--- Begin Material for this exercise ---

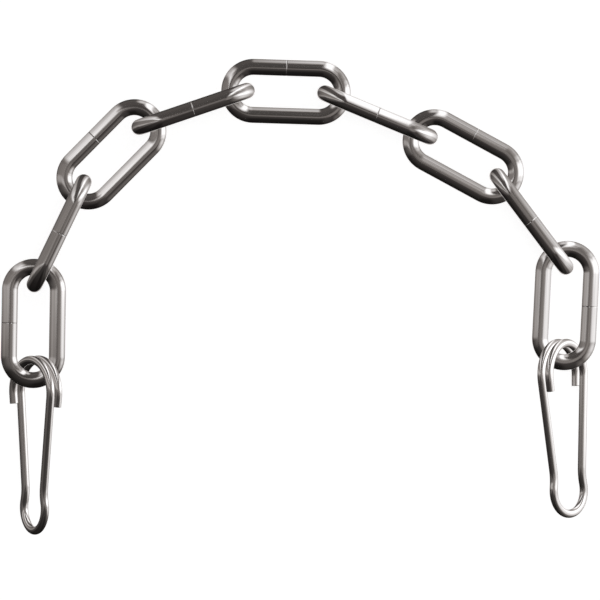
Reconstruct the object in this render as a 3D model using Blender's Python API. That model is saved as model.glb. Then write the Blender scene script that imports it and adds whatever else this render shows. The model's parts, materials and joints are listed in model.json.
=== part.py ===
"""A short length of long-link steel chain with a bent-wire spring hook on each end.

Units are metres, +Z up. The chain lies on a level floor at Z = 0, laid in an arch that opens
towards -Y, with the arch's top towards +Y. Every other link lies flat at mid-height, and the
links between them stand on one of their long bars. The links are numbered from the arch's
left foot to its right foot, so the middle link is link_5. The origin is the centre of the
whole on the floor.
"""
from math import acos, asin, atan2, copysign, cos, hypot, pi, radians, sin

import bmesh
import bpy
from mathutils import Matrix, Vector

# Links: round wire, bent to an oval and butt welded
WIRE = 0.0060
EYE_LENGTH = 0.0360
EYE_WIDTH = 0.0118
WIRE_SIDES = 12
BEND_STEPS = 12
MERGE_DISTANCE = 0.000006
SHARP_ANGLE = 40.0

# Lay of the chain, from the middle link outwards, in degrees
MIDDLE_X = -0.0052
MIDDLE_Y = 0.0759
MIDDLE_HEADING = -1.8
LEFT_TURNS = (20.5, 26.6, 19.0, 24.8)
RIGHT_TURNS = (-20.8, -6.0, -24.5, -39.8)
RIDE_ANGLE = 20.0
LINK_GAP = 0.0005

# Hooks: one springy wire, bent to a U whose legs run on round the two halves of a ring, one
# lying 0.3 mm over the other, and end beside each other's legs
HOOK_WIRE = 0.0031
HOOK_LENGTH = 0.0665
RING_RADIUS = 0.0120
BEND_RADIUS = 0.0085
NECK_RADIUS = 0.0174
NECK_ANGLE = 13.6
TAIL = 0.0035
RING_DEPTH = 0.0017
BEND_DEPTH = 0.00125
HOOK_SIDES = 10
ARC_STEP = 11.5

# Lay of each hook on its end link: its turn about the vertical and its roll about its own
# length in degrees, its shift along the link's bar, and the room left between that bar's wire
# and the ring's at the top, which is more than it looks because the ring passes slantwise
LEFT_HOOK = {"turn": 3.0, "roll": 55.0, "shift": 0.00100, "room": 0.00305}
RIGHT_HOOK = {"turn": 3.5, "roll": -58.0, "shift": -0.00015, "room": 0.00255}

# Sizes that follow
HALF_STRAIGHT = (EYE_LENGTH - EYE_WIDTH) / 2
WIRE_BEND = (EYE_WIDTH + WIRE) / 2
MID_HEIGHT = EYE_WIDTH / 2 + WIRE
RIDE = WIRE_BEND - WIRE - LINK_GAP
STANDING_REACH = HALF_STRAIGHT + WIRE_BEND + RIDE * cos(radians(RIDE_ANGLE))
STANDING_SHIFT = RIDE * sin(radians(RIDE_ANGLE))
RING_TOP = RING_RADIUS + HOOK_WIRE / 2
BEND_CENTRE = HOOK_LENGTH - RING_TOP - HOOK_WIRE / 2 - BEND_RADIUS


def clear_scene():
    """Remove every object that the file opens with."""
    for thing in list(bpy.data.objects):
        bpy.data.objects.remove(thing, do_unlink=True)


def make_steel(name, colour, roughness):
    """A bare metal finish."""
    material = bpy.data.materials.new(name)
    material.use_nodes = True
    shader = material.node_tree.nodes["Principled BSDF"]
    shader.inputs["Base Color"].default_value = (*colour, 1.0)
    shader.inputs["Metallic"].default_value = 1.0
    shader.inputs["Roughness"].default_value = roughness
    return material


def corner_radius(across_flats, sides):
    """The corner radius of a section whose flats touch the round wire."""
    return across_flats / 2 / cos(pi / sides)


def make_link_mesh(material):
    """One link in the XY plane, its long axis on X and its centre at the origin.

    The wire's section is drawn on one long bar, extruded along it, spun round the first bend,
    extruded back and spun round the second bend to meet itself.
    """
    bm = bmesh.new()
    place = (
        Matrix.Translation((-HALF_STRAIGHT, -WIRE_BEND, 0))
        @ Matrix.Rotation(radians(90), 4, "Y")
        @ Matrix.Rotation(pi / WIRE_SIDES, 4, "Z")
    )
    bmesh.ops.create_circle(
        bm, segments=WIRE_SIDES, radius=corner_radius(WIRE, WIRE_SIDES), matrix=place
    )
    section = bm.edges[:]
    for side in (1, -1):
        bar = bmesh.ops.extrude_edge_only(bm, edges=section)["geom"]
        verts = [g for g in bar if isinstance(g, bmesh.types.BMVert)]
        bmesh.ops.translate(bm, verts=verts, vec=(side * 2 * HALF_STRAIGHT, 0, 0))
        bend = bmesh.ops.spin(
            bm,
            geom=[g for g in bar if not isinstance(g, bmesh.types.BMFace)],
            cent=(side * HALF_STRAIGHT, 0, 0),
            axis=(0, 0, 1),
            angle=pi,
            steps=BEND_STEPS,
        )["geom_last"]
        section = [g for g in bend if isinstance(g, bmesh.types.BMEdge)]
    bmesh.ops.remove_doubles(bm, verts=bm.verts, dist=MERGE_DISTANCE)
    bmesh.ops.recalc_face_normals(bm, faces=bm.faces)
    mesh = bpy.data.meshes.new("link")
    bm.to_mesh(mesh)
    bm.free()
    mesh.shade_smooth()
    mesh.set_sharp_from_angle(angle=radians(SHARP_ANGLE))
    mesh.materials.append(material)
    return mesh


def arc(centre, radius, start, end):
    """Points round an arc in degrees from start to end, both ends included."""
    steps = max(1, round(abs(end - start) / ARC_STEP))
    angles = [radians(start + (end - start) * k / steps) for k in range(steps + 1)]
    return [(centre[0] + radius * cos(a), centre[1] + radius * sin(a)) for a in angles]


def hook_half_outline():
    """Half of the hook's centre line, flat, from the middle of the bend to the wire's end.

    X runs from the ring's centre towards the bend and Y across. The bend's arc runs into the
    neck's arc, which curves the other way. A straight leg, tangent to the neck and the ring,
    leads into the ring, and the wire goes over the top and ends straight beside the other leg.
    """
    reach = BEND_RADIUS + NECK_RADIUS
    past = 90 + NECK_ANGLE
    neck = (
        BEND_CENTRE + reach * cos(radians(past)),
        reach * sin(radians(past)),
    )
    slope = atan2(neck[0], neck[1]) - acos((RING_RADIUS + NECK_RADIUS) / hypot(*neck))
    lean = slope * 180 / pi
    points = arc((BEND_CENTRE, 0), BEND_RADIUS, 0, past)
    points += arc(neck, NECK_RADIUS, 270 + NECK_ANGLE, 270 - lean)[1:]
    points += arc((0, 0), RING_RADIUS, 90 - lean, 270 + lean)
    end = points[-1]
    points.append((end[0] + TAIL * cos(slope), end[1] + TAIL * sin(slope)))
    return points


def hook_centre_line():
    """The whole wire from end to end, its two halves side by side where they cross."""
    outline = hook_half_outline()
    half = []
    for along, across in outline:
        if along >= BEND_CENTRE:
            depth = BEND_DEPTH * across / BEND_RADIUS
        else:
            share = min(1.0, (BEND_CENTRE - along) / BEND_CENTRE)
            depth = BEND_DEPTH + (RING_DEPTH - BEND_DEPTH) * share
        half.append(Vector((along, across, depth)))
    other = [Vector((p.x, -p.y, -p.z)) for p in half]
    return other[:0:-1] + half


def make_hook_curve(material):
    """The hook's wire as a curve with a round bevel and closed ends."""
    curve = bpy.data.curves.new("hook", "CURVE")
    curve.dimensions = "3D"
    curve.bevel_depth = corner_radius(HOOK_WIRE, HOOK_SIDES)
    curve.bevel_resolution = (HOOK_SIDES - 4) // 2
    curve.use_fill_caps = True
    points = hook_centre_line()
    spline = curve.splines.new("POLY")
    spline.points.add(len(points) - 1)
    for slot, point in zip(spline.points, points):
        slot.co = (*point, 1.0)
    curve.materials.append(material)
    return curve


def add_pivot(name, parent, location, turn):
    """An empty on a joint's axis, turned about the vertical by degrees."""
    pivot = bpy.data.objects.new(name, None)
    pivot.empty_display_size = WIRE
    pivot.parent = parent
    pivot.location = location
    pivot.rotation_euler = (0, 0, radians(turn))
    bpy.context.collection.objects.link(pivot)
    return pivot


def add_piece(name, data, parent, location, rotation):
    """One piece on its pivot."""
    piece = bpy.data.objects.new(name, data)
    piece.parent = parent
    piece.location = location
    piece.rotation_euler = rotation
    bpy.context.collection.objects.link(piece)
    return piece


def lay_side(side, middle, turns, link_mesh):
    """Lay one side of the chain outwards, and return the last link's pivot and far bend.

    Side is -1 for the left and 1 for the right. Each link turns about the middle of a flat
    link's bend: a flat link about its own, and a standing link about its neighbour's, where
    its end bar rides round the inside of that bend.
    """
    parent = middle
    step = Vector((HALF_STRAIGHT, 0, 0))
    for count, turn in enumerate(turns):
        number = 5 + side * (count + 1)
        pivot = add_pivot(f"pivot_link_{number}", parent, step, turn)
        standing = count % 2 == 0
        if standing:
            centre = Vector((STANDING_REACH, side * STANDING_SHIFT, 0))
            step = Vector((2 * STANDING_REACH, 0, 0))
        else:
            centre = Vector((HALF_STRAIGHT, 0, 0))
            step = 2 * centre
        stand = radians(90) if standing else 0
        add_piece(f"link_{number}", link_mesh, pivot, centre, (stand, 0, 0))
        parent = pivot
    return parent, step


def hang_hook(name, link_pivot, bend, lay, hook_curve):
    """Hang a hook on the outer bar of an end link, about whose ring's centre it swings.

    The ring is rolled about the hook's length so that it passes round the bar, and raised
    until its low side lies on the floor. Within the ring's plane the hook has dropped until
    the low side of its bend lies there too.
    """
    roll = radians(lay["roll"])
    low_side = RING_RADIUS * sin(abs(roll)) + RING_DEPTH * cos(roll)
    lift = low_side + corner_radius(HOOK_WIRE, HOOK_SIDES) - MID_HEIGHT
    along = RING_RADIUS - (WIRE + HOOK_WIRE) / 2 - lay["room"]
    turned = Matrix.Rotation(radians(lay["turn"]), 4, "Z") @ Vector((along, 0, 0))
    bar = bend + Vector((WIRE_BEND, lay["shift"], lift))
    pivot = add_pivot(f"pivot_{name}", link_pivot, bar + turned, lay["turn"])
    pivot.rotation_euler.x = roll
    drop = asin((RING_RADIUS - BEND_RADIUS) / BEND_CENTRE)
    add_piece(name, hook_curve, pivot, (0, 0, 0), (0, 0, -copysign(drop, roll)))


def main():
    clear_scene()
    link_steel = make_steel("link_steel", (0.36, 0.35, 0.33), 0.18)
    hook_steel = make_steel("hook_steel", (0.44, 0.43, 0.41), 0.22)
    link_mesh = make_link_mesh(link_steel)
    hook_curve = make_hook_curve(hook_steel)

    centre = (MIDDLE_X, MIDDLE_Y, MID_HEIGHT)
    right = add_pivot("middle_right", None, centre, MIDDLE_HEADING)
    left = add_pivot("middle_left", None, centre, MIDDLE_HEADING + 180)
    add_piece("link_5", link_mesh, right, (0, 0, 0), (0, 0, 0))

    end, bend = lay_side(-1, left, LEFT_TURNS, link_mesh)
    hang_hook("hook_left", end, bend, LEFT_HOOK, hook_curve)
    end, bend = lay_side(1, right, RIGHT_TURNS, link_mesh)
    hang_hook("hook_right", end, bend, RIGHT_HOOK, hook_curve)
    bpy.context.view_layer.update()


main()
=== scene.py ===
"""The looks of a short length of long-link chain with a bent-wire spring hook on each end.

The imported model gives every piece's place. Each link and hook is drawn again here as true round
wire, with its butt weld, cut ends and drawn-steel finish, and it stands for the faceted solid
that it replaces. All sizes are in metres.
"""

import json
from math import acos, atan2, cos, hypot, pi, radians, sin
from typing import NamedTuple

import bmesh
import bpy
import numpy as np
from mathutils import Matrix, Vector

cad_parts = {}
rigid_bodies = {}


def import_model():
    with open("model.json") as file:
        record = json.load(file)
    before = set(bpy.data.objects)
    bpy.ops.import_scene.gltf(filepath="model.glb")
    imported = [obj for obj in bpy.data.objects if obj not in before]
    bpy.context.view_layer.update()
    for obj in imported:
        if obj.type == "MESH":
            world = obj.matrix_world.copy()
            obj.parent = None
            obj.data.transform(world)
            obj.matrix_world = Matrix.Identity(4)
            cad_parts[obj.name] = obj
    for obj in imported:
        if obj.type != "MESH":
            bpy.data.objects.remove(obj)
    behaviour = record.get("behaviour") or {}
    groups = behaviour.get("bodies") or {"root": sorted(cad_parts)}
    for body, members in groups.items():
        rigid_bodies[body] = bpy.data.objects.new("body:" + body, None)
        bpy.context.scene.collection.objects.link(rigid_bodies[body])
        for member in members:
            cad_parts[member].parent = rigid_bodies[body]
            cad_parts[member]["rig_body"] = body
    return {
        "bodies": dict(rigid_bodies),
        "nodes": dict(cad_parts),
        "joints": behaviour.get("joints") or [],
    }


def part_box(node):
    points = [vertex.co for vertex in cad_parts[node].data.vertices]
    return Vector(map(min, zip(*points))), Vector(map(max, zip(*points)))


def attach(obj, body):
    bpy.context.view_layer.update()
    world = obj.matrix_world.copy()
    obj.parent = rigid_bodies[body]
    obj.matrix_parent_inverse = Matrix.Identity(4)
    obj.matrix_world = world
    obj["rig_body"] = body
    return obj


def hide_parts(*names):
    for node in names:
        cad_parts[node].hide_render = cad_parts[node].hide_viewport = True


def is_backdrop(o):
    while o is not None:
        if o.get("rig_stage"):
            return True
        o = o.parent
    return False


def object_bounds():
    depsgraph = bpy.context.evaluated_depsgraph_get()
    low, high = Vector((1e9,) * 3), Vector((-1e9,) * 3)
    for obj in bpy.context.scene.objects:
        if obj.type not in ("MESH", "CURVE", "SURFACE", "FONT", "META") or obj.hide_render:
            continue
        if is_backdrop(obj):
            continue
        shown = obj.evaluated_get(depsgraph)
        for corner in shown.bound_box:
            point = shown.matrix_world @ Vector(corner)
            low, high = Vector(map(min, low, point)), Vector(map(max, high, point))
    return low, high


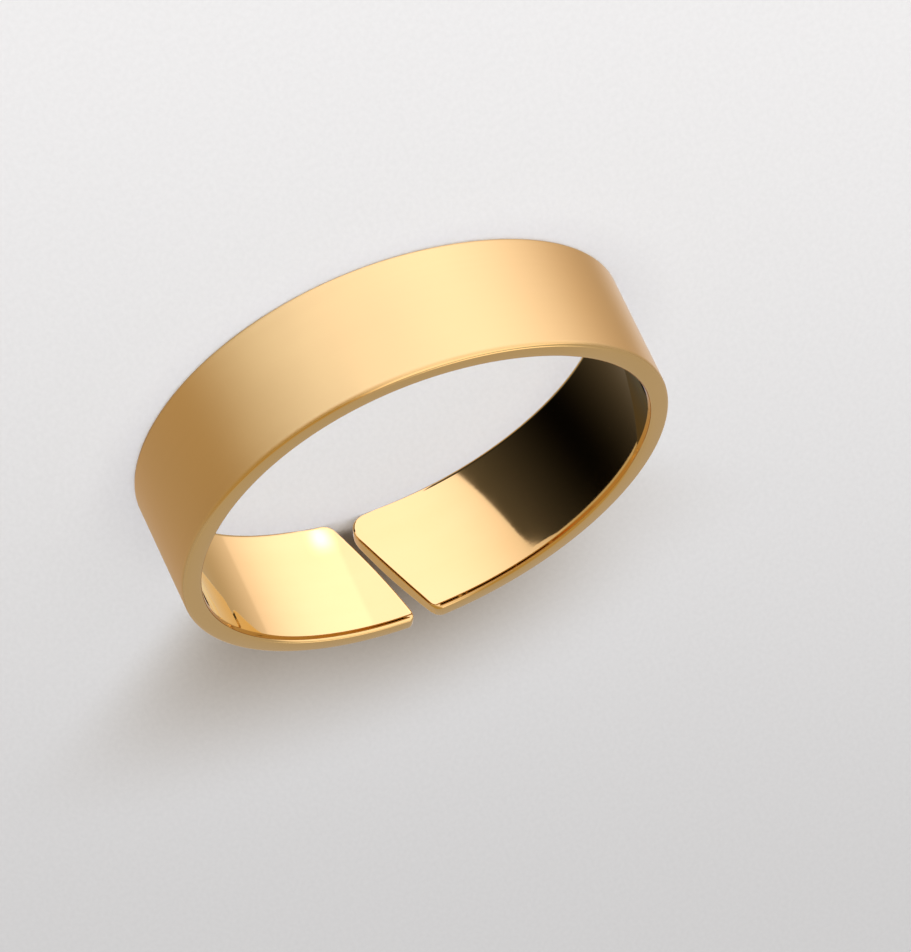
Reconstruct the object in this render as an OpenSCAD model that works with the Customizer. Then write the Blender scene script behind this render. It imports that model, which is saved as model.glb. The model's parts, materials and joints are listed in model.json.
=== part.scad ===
// Open cuff ring: one plain band of sheet metal, bent round and left open at the back.
// The ring lies on its far rim: Z is the finger axis, the floor is at Z = 0 and the gap is on +Y.

/* [Band] */
// Inside diameter, where the finger goes
inner_d = 17; // [14:0.5:22]
// Height of the band along the finger
band_h = 4.6; // [3:0.1:8]
// Thickness of the metal
wall_t = 0.75; // [0.6:0.05:1.2]

/* [Edges] */
// Radius that is rolled over on the rims next to the finger
inner_edge_r = 0.2; // [0.1:0.05:0.3]
// Radius left on the rims at the outside of the band
outer_edge_r = 0.08; // [0.05:0.01:0.2]

/* [Gap] */
// Width of the gap at half the height of the band
gap_w = 0.58; // [0.4:0.02:1.2]
// Slant of the cut that ends the leaf on +X, in degrees from the finger axis
plus_cut_slant = 18; // [10:0.5:22]
// Slant of the cut that ends the leaf on -X, in degrees from the finger axis
minus_cut_slant = 21.5; // [10:0.5:22]
// Corner radius of the +X leaf at the lower rim
plus_low_r = 0.45; // [0.1:0.05:0.8]
// Corner radius of the +X leaf at the upper rim
plus_high_r = 0.2; // [0.1:0.05:0.8]
// Corner radius of the -X leaf at the lower rim
minus_low_r = 0.7; // [0.1:0.05:0.8]
// Corner radius of the -X leaf at the upper rim
minus_high_r = 0.4; // [0.1:0.05:0.8]

/* [Hidden] */

gold = [0.93, 0.74, 0.42];
round_fn = 96;
// How far a cut runs past the metal
over = 0.6;
// A corner circle is larger by this much, so that it crosses the rim and the cut at clean points
crossing = 0.002;
inner_r = inner_d / 2;
outer_r = inner_r + wall_t;

// Distance that a cut line moves along X from one rim to the other
plus_run = band_h * tan(plus_cut_slant);
minus_run = band_h * tan(minus_cut_slant);
// X of each cut line at the lower and the upper rim
plus_low_x = gap_w / 2 + plus_run / 2;
plus_high_x = gap_w / 2 - plus_run / 2;
minus_low_x = -gap_w / 2 + minus_run / 2;
minus_high_x = -gap_w / 2 - minus_run / 2;

function unit(v) = v / norm(v);

// Section of the band: X is the thickness from the finger outwards, Y the height
module band_section() {
    straight_t = wall_t - inner_edge_r - outer_edge_r;
    translate([inner_edge_r, 0])
        square([straight_t, band_h]);
    translate([0, inner_edge_r])
        square([wall_t / 2, band_h - 2 * inner_edge_r]);
    translate([wall_t / 2, outer_edge_r])
        square([wall_t / 2, band_h - 2 * outer_edge_r]);
    for (y = [inner_edge_r, band_h - inner_edge_r])
        translate([inner_edge_r, y])
            circle(r = inner_edge_r, $fn = round_fn);
    for (y = [outer_edge_r, band_h - outer_edge_r])
        translate([wall_t - outer_edge_r, y])
            circle(r = outer_edge_r, $fn = round_fn);
}

// The band before it is cut open
module closed_band() {
    rotate_extrude($fn = round_fn)
        translate([inner_r, 0])
            band_section();
}

// What a file takes off one corner of a leaf: the corner, less a circle that touches both edges
module corner_relief(corner, along_rim, along_cut, r) {
    rim = unit(along_rim);
    cut = unit(along_cut);
    half_angle = acos(rim * cut) / 2;
    reach = r / tan(half_angle);
    centre = corner + unit(rim + cut) * r / sin(half_angle);
    // Both touching points are carried outwards, so that the cut starts clear of the metal
    away = -unit(rim + cut) * over;
    rim_touch = corner + rim * reach;
    cut_touch = corner + cut * reach;
    difference() {
        polygon([centre, rim_touch, rim_touch + away, corner + away, cut_touch + away, cut_touch]);
        translate(centre)
            circle(r = r + crossing, $fn = round_fn);
    }
}

// The slit between the two leaves, seen along the radius
module slit() {
    plus_tan = tan(plus_cut_slant);
    minus_tan = tan(minus_cut_slant);
    polygon([
        [minus_low_x + over * minus_tan, -over],
        [plus_low_x + over * plus_tan, -over],
        [plus_high_x - over * plus_tan, band_h + over],
        [minus_high_x - over * minus_tan, band_h + over]
    ]);
}

// Pushes an outline in X and Z through the back of the band
module through_back() {
    translate([0, outer_r + over, 0])
        rotate([90, 0, 0])
            linear_extrude(wall_t + 3 * over)
                children();
}

module cuff_band() {
    plus_up = [-plus_run, band_h];
    minus_up = [-minus_run, band_h];
    color(gold)
        difference() {
            closed_band();
            through_back()
                slit();
            through_back()
                corner_relief([plus_low_x, 0], [1, 0], plus_up, plus_low_r);
            through_back()
                corner_relief([plus_high_x, band_h], [1, 0], -plus_up, plus_high_r);
            through_back()
                corner_relief([minus_low_x, 0], [-1, 0], minus_up, minus_low_r);
            through_back()
                corner_relief([minus_high_x, band_h], [-1, 0], -minus_up, minus_high_r);
        }
}

cuff_band();
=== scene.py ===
"""Open cuff ring of gold-coloured sheet, satin outside, polished inside, and the stage it lies on."""

import json
import math

import bmesh
import bpy
from bpy.props import FloatProperty, FloatVectorProperty, PointerProperty
from mathutils import Matrix, Vector


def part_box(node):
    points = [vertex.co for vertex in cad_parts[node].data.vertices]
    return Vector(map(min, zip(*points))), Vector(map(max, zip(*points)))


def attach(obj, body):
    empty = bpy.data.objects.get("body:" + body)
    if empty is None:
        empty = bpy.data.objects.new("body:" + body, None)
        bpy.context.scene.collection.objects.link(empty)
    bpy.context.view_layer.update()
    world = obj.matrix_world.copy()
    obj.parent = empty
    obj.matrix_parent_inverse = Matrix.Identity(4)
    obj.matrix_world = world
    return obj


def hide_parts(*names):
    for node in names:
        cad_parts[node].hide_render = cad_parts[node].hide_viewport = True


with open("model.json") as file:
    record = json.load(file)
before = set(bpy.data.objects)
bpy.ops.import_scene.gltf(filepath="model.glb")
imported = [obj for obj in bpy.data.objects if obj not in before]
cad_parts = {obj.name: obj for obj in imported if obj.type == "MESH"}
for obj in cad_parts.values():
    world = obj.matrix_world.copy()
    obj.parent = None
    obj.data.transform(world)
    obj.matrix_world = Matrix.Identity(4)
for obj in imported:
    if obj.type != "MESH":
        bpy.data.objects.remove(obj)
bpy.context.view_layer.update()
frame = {"record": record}

bl_info = {
    "name": "Open cuff ring",
    "version": (1, 0, 0),
    "blender": (4, 5, 0),
    "location": "View3D > Sidebar > Cuff ring",
    "description": "Makes an open cuff ring of satin and polished sheet metal, and the stage it lies on",
    "category": "Add Mesh",
}

MM = 0.001
BAND_NODE = "cuff_band"

# The band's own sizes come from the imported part
BAND_LOW, BAND_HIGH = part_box(BAND_NODE)
BAND_HEIGHT = BAND_HIGH.z - BAND_LOW.z
OUTER_RADIUS = (BAND_HIGH.x - BAND_LOW.x) / 2
MOUNTS = {mount["name"]: mount for mount in frame["record"]["mounts"]}
INNER_RADIUS = MOUNTS["finger_hole"]["dims"]["r_mm"] * MM

# The camera stands this far round from -Y, and the studio's own Y axis points away from it
CAMERA_TURN = math.radians(17.55)

# Length, width and height of each finish's brushed or polished lines in mm, the swing of its roughness and
# its anisotropy
FINISH_LINES = {
    "satin_outside": (7.0, 0.05, 0.0004, 0.03, 0.9),
    "polished_inside": (9.0, 0.12, 0.00006, 0.01, 0.0),
    "polished_rims": (3.0, 0.08, 0.0002, 0.03, 0.0),
}
FINISHES = tuple(FINISH_LINES)


def length_setting(name, description, default, **limits):
    """A length that a user can change."""
    return FloatProperty(
        name=name, description=description, default=default, unit="LENGTH", subtype="DISTANCE", **limits
    )


def angle_setting(name, description, degrees):
    """An angle that a user can change."""
    return FloatProperty(
        name=name, description=description, default=math.radians(degrees), subtype="ANGLE"
    )


def share_setting(name, description, default):
    """A share from 0 to 1 that a user can change."""
    return FloatProperty(
        name=name, description=description, default=default, min=0, max=1, subtype="FACTOR"
    )


def power_setting(name, description, default):
    """A light's power that a user can change."""
    return FloatProperty(name=name, description=description, default=default, min=0, unit="POWER")


def colour_setting(name, description, default):
    """A colour that a user can change."""
    return FloatVectorProperty(
        name=name, description=description, default=default, min=0, max=1, size=3, subtype="COLOR"
    )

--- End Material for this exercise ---

### Instruction
Above are the entries. Output exactly the lines beginning with the line that has "plus_up = [-plus_run, band_h];" and ending with the line that has "if empty is".

### Written response
    plus_up = [-plus_run, band_h];
    minus_up = [-minus_run, band_h];
    color(gold)
        difference() {
            closed_band();
            through_back()
                slit();
            through_back()
                corner_relief([plus_low_x, 0], [1, 0], plus_up, plus_low_r);
            through_back()
                corner_relief([plus_high_x, band_h], [1, 0], -plus_up, plus_high_r);
            through_back()
                corner_relief([minus_low_x, 0], [-1, 0], minus_up, minus_low_r);
            through_back()
                corner_relief([minus_high_x, band_h], [-1, 0], -minus_up, minus_high_r);
        }
}

cuff_band();
=== scene.py ===
"""Open cuff ring of gold-coloured sheet, satin outside, polished inside, and the stage it lies on."""

import json
import math

import bmesh
import bpy
from bpy.props import FloatProperty, FloatVectorProperty, PointerProperty
from mathutils import Matrix, Vector


def part_box(node):
    points = [vertex.co for vertex in cad_parts[node].data.vertices]
    return Vector(map(min, zip(*points))), Vector(map(max, zip(*points)))


def attach(obj, body):
    empty = bpy.data.objects.get("body:" + body)
    if empty is None:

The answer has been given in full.